One historic building that is rarely remarked upon is the prison, a Victorian edifice dating from 1847. It is a place that holds particular interest for me, however, as until recently I served as a non-executive director of HM Prison and Probation Service and as the magistrate member of the Sentencing Council. I hope to continue that work in Parliament, focusing particularly on two themes—making our prison estate fit for purpose and putting victims right at the heart of the criminal justice system. Perhaps I may say at this point that I regard our prison and probation officers as the unsung heroes of our public services.
Among the more notorious inmates of Aylesbury prison were the Great Train Robbers, which brings me neatly to HS2. As the home of the Aylesbury duck, it has been said by many of my constituents that HS2 is simply quackers. Seriously though, as the Member of Parliament for Aylesbury and speaking in the debate on the Environment Bill, I would not be forgiven by my constituents if I did not mention HS2. Opposition to the project has long been the single biggest issue in my constituency. Thousands of residents are both disappointed and frustrated by the decision to proceed, not least because of the harm HS2 will do to the environment, including the destruction of more than 100 ancient woodlands. The actions of HS2 Ltd and its contractors have already provoked many complaints to me, and I take this opportunity to state that I will be unwavering in holding them to account.
Aylesbury is setting itself up to thrive throughout the 21st century. Faced with the same challenges as many medium-sized market towns, not least the decline of the traditional high street, there is a passionate ambition to become a real community and commercial hub where people want to live, work, visit and invest. Already the Waterside theatre and the Exchange have brought life back to the canal side. There has been significant house building, including across Aylesbury Vale, where the population has grown by 10% in the last five years. There is far more to come, with projections of a further 16,000 homes in and around the town by 2033. So I welcome the commitment in the Bill to require all development to be accompanied by a 10% net gain in biodiversity. The Aylesbury garden town project goes even further in its vision to be not just green but—I am delighted to say—blue, with plans to create a garden-way encircling the town and to uncover hidden waterways.
The people of Aylesbury are rightly proud that it was the birthplace of the Paralympic movement, and they now have pioneering plans to make the town fully accessible to all.
There is much more than just the town of Aylesbury in the constituency. About a third of its population live in villages and hamlets, wonderful places such as Wendover, Stokenchurch, Aston Clinton, Weston Turville and Hughenden. Two thirds of the area is agricultural, and I have already very much enjoyed meeting farmers in the constituency, and not just because they agreed to put up gigantic posters of me during the election campaign. Many of those farmers are enthusiastic about the Bill. They recognise their unique role in the stewardship of the land and preservation of the countryside, and I am confident that the Bill will enable our farmers to ensure our food security and run sustainable businesses, while playing their part in ensuring the highest environmental standards.

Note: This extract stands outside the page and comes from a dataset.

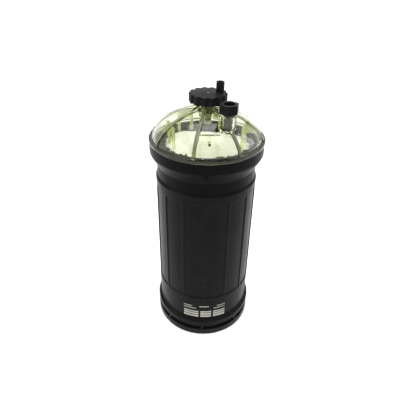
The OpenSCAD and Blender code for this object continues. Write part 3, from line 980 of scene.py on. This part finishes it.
# ---------------------------------------------------------------- floor, light and camera

BACKDROP_STRENGTH = 1.25
AIM_AT = (0, 0, 0.14)
CAMERA_AT = (0, -0.3357446, 0.3735863)
CAMERA_DOWN = 34.4877
CAMERA_LEAN = 1.5197

bpy.ops.object.select_all(action="DESELECT")
bpy.ops.mesh.primitive_plane_add(size=40)
floor = bpy.context.object
floor.name = "floor"
plain = Finish("floor_white")
plain.colour(plain.blend(plain.noise(3, 2), (0.84, 0.84, 0.84), (0.86, 0.86, 0.86)))
floor.data.materials.append(plain.set(Roughness=0.9, IOR=1.2).material)

world = bpy.data.worlds.new("studio")
world.use_nodes = True
bpy.context.scene.world = world
backdrop = world.node_tree.nodes["Background"]
backdrop.inputs["Strength"].default_value = BACKDROP_STRENGTH
backdrop.inputs["Color"].default_value = (1, 1, 1, 1)


def softbox(name, place_at, size, power):
    """A soft rectangular lamp aimed at the object."""
    bpy.ops.object.light_add(type="AREA", location=place_at)
    lamp = bpy.context.object
    lamp.name = name
    lamp.data.shape = "RECTANGLE"
    lamp.data.size, lamp.data.size_y = size
    lamp.data.energy = power
    aim = Vector(AIM_AT) - lamp.location
    lamp.rotation_euler = aim.to_track_quat("-Z", "Y").to_euler()


softbox("top_softbox", (0, 0.1, 1.3), (0.9, 0.9), 9)
softbox("left_softbox", (-0.9, -0.3, 0.9), (0.7, 0.7), 6)
softbox("right_softbox", (1.0, 0.2, 0.8), (0.6, 0.8), 5)

bpy.ops.object.camera_add()
camera = bpy.context.object
camera.name = "camera"
camera.data.sensor_width = 36
camera.data.lens = 31.226
camera.data.shift_x = 0.01168
camera.data.shift_y = 0.00117
aim_down = Matrix.Rotation(math.radians(90 - CAMERA_DOWN), 4, "X")
lean = Matrix.Rotation(math.radians(CAMERA_LEAN), 4, "Z")
camera.matrix_world = Matrix.Translation(CAMERA_AT) @ aim_down @ lean
camera.data.clip_start = 0.01
bpy.context.scene.camera = camera
bpy.context.scene.view_settings.view_transform = "Standard"

only(floor)
floor.select_set(False)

The farms, villages and hamlets in my constituency lie in beautiful countryside, but they face the same challenges as many other rural areas, including access to health services, buses and broadband. Although Buckinghamshire is often regarded as affluent, my constituency also has pockets of deprivation, and I will strive to ensure a fairer deal for everyone I represent because, like each and every one of us in this Chamber, I am only here because of my constituents. As a former journalist, I am acutely aware of the need for accountability to them and to the public in general. Politics has not had a good press in recent years and it is beholden on us to improve that, not for the sake of a good headline or hundreds of likes on a tweet, but in order to rebuild faith and confidence that our institutions and representatives truly uphold democracy and deliver in the best interests of all the people.
I am honoured to be in this place at this pivotal time in our country’s history, when we forge new relationships and trade links around the world, and set out robust and far-reaching new laws to preserve and protect our part of the world through this Environment Bill. I conclude by expressing my sincere gratitude to the people of the Aylesbury constituency for putting their trust and faith in me to represent them here.